Edouard de Laboulaye, an influential French political philosopher and France's leading expert on the U.S. Constitution, suggested the idea of presenting the United States with a monument symbolizing the special French–American friendship in 1865. France had been one of the United States’ staunchest allies during the American Revolution, and the democratic ideals and personal freedoms enshrined in the nation's founding documents inspired Laboulaye, who desired such liberal reforms in French society. A committed abolitionist, Laboulaye served as president of the French Anti-Slavery Society and an honorary member of the Philadelphia chapter of the Union League Club, an abolitionist group that supported President Abraham Lincoln and the Union cause during the Civil War (1861–65). Laboulaye regarded the Union's victory over the Confederacy and the subsequent ratification of the Thirteenth Amendment in 1865, which abolished slavery, as fulfillment of American democratic ideals espoused in the U.S. Constitution. He also firmly believed that the construction of a French monument that valorized American democracy would muster public support for democratic reforms within France.

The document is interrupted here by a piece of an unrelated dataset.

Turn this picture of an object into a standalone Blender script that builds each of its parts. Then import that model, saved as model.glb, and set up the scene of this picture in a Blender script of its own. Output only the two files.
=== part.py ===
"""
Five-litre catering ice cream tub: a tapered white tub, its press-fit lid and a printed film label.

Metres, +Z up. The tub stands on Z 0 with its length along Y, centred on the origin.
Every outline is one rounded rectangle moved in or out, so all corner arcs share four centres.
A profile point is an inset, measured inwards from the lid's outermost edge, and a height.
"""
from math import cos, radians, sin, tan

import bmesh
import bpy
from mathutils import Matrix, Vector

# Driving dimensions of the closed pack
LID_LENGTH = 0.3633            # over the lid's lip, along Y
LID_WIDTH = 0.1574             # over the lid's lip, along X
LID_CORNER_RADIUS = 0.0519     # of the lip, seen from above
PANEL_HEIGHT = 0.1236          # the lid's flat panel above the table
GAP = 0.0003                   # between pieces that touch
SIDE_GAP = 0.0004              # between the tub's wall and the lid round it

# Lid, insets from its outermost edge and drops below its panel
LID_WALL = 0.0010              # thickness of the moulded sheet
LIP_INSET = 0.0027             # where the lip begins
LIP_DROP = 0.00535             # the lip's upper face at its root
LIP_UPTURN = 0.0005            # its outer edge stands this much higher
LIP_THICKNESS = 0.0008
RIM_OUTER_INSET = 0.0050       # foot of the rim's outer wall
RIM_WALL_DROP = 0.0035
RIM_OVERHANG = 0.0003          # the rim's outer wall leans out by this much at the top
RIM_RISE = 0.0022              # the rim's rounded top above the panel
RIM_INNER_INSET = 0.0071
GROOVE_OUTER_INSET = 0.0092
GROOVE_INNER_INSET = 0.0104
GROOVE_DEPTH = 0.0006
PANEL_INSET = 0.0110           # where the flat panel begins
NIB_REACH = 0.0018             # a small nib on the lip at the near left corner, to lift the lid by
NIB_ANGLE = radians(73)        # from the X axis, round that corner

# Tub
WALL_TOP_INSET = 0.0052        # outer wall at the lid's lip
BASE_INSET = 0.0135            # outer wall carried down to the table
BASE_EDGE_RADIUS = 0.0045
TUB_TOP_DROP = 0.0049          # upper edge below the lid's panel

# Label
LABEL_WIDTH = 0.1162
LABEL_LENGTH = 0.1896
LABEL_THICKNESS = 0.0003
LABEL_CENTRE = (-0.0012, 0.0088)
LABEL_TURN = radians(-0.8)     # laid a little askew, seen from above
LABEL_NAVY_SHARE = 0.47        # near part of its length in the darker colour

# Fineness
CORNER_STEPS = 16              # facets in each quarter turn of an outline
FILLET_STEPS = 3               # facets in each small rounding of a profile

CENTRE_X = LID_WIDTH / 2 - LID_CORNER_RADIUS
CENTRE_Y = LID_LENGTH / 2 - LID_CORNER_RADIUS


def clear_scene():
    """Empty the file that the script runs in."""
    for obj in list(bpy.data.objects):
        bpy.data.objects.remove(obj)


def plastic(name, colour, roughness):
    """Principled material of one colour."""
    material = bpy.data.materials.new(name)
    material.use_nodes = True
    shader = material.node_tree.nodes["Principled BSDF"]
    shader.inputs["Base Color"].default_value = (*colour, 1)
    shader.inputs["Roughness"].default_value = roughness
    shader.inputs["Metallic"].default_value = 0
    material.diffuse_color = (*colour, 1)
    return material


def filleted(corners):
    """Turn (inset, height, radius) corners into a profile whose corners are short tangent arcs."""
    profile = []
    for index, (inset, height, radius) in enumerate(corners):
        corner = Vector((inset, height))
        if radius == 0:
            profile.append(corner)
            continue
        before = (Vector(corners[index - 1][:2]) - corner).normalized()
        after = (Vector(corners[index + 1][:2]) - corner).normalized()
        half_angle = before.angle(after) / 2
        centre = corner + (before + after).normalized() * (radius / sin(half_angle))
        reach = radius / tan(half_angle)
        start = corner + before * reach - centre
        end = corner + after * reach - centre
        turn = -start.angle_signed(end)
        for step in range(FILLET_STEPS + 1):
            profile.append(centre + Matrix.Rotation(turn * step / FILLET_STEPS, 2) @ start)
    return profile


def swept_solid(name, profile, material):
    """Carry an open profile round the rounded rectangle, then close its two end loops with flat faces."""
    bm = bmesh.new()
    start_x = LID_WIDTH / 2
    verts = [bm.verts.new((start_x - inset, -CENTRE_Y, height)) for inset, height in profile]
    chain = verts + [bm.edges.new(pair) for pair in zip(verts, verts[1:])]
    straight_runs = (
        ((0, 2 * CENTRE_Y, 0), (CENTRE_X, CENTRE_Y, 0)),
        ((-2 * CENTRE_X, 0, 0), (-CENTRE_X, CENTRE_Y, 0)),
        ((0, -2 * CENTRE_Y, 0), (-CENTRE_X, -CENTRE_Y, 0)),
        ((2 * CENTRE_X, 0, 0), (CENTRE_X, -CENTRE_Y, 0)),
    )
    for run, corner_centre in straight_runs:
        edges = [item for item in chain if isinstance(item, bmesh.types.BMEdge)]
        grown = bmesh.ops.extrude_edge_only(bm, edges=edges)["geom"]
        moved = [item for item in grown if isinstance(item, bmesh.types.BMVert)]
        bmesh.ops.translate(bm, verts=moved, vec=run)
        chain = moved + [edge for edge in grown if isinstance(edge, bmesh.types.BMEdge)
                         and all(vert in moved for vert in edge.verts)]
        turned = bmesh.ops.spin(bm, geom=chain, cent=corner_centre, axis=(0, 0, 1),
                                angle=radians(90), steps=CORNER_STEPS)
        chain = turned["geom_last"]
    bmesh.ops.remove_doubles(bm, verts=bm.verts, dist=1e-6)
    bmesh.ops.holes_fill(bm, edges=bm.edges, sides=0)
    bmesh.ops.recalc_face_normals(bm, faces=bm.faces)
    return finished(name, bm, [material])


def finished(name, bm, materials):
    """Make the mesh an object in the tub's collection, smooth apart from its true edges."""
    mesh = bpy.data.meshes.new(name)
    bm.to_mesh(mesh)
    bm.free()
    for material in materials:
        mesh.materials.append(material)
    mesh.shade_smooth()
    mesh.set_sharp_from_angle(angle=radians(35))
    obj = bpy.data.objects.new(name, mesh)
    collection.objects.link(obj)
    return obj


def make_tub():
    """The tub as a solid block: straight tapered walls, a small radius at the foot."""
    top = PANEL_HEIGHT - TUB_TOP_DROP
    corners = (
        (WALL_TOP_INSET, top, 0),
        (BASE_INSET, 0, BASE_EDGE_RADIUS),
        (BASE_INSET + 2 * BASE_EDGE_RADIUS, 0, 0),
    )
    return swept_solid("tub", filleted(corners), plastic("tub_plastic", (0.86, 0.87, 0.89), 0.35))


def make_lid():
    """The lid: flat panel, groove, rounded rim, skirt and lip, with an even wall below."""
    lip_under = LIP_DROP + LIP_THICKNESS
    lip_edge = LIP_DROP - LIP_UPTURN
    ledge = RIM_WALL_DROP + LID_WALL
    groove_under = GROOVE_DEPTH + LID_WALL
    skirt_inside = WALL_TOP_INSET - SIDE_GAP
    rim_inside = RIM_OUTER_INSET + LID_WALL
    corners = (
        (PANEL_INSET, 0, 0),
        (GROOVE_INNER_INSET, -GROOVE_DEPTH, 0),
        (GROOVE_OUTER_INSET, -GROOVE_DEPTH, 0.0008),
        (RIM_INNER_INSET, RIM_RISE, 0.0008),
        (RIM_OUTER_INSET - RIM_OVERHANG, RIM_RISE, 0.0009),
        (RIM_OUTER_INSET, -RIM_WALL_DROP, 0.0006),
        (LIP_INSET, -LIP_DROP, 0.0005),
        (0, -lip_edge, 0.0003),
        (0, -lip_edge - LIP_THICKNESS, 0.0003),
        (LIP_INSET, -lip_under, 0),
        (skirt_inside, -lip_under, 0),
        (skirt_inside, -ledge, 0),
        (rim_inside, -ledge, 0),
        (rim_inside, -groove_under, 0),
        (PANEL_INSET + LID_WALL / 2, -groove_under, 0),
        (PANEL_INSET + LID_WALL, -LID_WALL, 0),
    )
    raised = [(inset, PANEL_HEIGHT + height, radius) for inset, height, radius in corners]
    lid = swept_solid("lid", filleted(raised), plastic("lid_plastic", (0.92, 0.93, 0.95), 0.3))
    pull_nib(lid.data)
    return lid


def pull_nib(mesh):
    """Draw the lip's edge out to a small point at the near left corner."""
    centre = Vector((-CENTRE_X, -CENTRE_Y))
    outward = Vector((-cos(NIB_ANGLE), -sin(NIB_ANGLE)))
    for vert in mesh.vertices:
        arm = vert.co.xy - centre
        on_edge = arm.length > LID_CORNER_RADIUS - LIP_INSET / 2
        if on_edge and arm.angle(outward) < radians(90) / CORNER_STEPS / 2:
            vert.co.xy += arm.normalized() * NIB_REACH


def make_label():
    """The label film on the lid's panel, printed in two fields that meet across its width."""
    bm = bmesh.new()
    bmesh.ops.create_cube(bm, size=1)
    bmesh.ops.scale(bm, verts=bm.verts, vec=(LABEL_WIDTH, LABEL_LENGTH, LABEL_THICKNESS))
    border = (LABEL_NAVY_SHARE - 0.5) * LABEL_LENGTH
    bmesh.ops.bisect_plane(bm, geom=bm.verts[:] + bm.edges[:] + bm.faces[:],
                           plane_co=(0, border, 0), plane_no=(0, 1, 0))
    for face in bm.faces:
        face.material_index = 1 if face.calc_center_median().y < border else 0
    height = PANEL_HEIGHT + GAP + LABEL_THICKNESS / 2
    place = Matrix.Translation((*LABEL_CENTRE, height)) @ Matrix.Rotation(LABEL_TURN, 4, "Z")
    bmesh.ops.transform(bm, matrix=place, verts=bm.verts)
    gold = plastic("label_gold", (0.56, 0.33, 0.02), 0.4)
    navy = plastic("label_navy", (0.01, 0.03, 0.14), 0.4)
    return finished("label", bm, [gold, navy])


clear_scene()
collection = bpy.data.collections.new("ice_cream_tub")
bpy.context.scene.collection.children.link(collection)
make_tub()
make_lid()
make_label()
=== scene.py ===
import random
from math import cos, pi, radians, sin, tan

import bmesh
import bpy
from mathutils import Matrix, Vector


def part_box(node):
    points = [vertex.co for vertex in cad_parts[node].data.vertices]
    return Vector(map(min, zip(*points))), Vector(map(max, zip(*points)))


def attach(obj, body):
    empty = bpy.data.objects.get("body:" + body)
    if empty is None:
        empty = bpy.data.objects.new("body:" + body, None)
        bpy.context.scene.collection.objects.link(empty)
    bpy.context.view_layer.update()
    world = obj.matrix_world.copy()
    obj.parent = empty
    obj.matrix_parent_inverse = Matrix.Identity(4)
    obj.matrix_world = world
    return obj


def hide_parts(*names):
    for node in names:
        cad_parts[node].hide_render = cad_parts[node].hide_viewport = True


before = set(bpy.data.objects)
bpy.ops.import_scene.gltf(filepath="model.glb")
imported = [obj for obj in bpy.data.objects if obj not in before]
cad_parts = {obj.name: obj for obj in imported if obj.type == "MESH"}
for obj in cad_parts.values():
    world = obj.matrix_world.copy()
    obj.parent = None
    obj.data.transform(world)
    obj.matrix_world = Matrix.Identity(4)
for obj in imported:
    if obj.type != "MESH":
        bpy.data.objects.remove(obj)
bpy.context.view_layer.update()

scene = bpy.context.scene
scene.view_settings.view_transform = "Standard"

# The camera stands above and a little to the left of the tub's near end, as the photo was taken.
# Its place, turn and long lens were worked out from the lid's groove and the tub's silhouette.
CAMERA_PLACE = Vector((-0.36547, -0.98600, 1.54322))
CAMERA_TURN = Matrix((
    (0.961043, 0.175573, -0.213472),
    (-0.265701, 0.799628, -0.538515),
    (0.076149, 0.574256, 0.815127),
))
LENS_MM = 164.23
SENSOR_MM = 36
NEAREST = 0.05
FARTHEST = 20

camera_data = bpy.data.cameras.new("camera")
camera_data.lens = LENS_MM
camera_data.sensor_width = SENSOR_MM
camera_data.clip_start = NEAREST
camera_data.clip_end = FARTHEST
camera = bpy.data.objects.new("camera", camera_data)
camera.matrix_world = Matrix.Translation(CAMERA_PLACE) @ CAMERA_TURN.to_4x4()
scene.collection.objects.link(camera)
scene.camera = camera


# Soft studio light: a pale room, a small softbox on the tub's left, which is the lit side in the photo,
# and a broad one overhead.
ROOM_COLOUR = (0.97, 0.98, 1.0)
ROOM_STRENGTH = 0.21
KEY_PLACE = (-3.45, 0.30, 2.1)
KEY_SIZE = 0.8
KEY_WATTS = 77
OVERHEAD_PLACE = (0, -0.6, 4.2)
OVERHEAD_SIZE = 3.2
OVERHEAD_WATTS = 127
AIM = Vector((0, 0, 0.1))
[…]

In 1870, Laboulaye commissioned the French sculptor Frederic Auguste Bartholdi to design his monument to the United States. Bartholdi proposed a statue titled “Liberty Enlightening the World,” which featured a robed woman raising a torch overhead. During a trip to the United States in 1871, Bartholdi decided that the ideal location for his statue would be Bedloe Island in New York Harbor, because of the small island's location at the major U.S. point of entry. Bartholdi, Laboulaye, and American supporters founded the Franco American Union in 1872 to raise funds for the construction of the statue. The French agreed to build the statue, while Americans would bear the responsibility for constructing its base pedestal. Bartholdi hired Alexandre Gustave Eiffel, architect of the Eiffel Tower, to construct the statue's massive frame.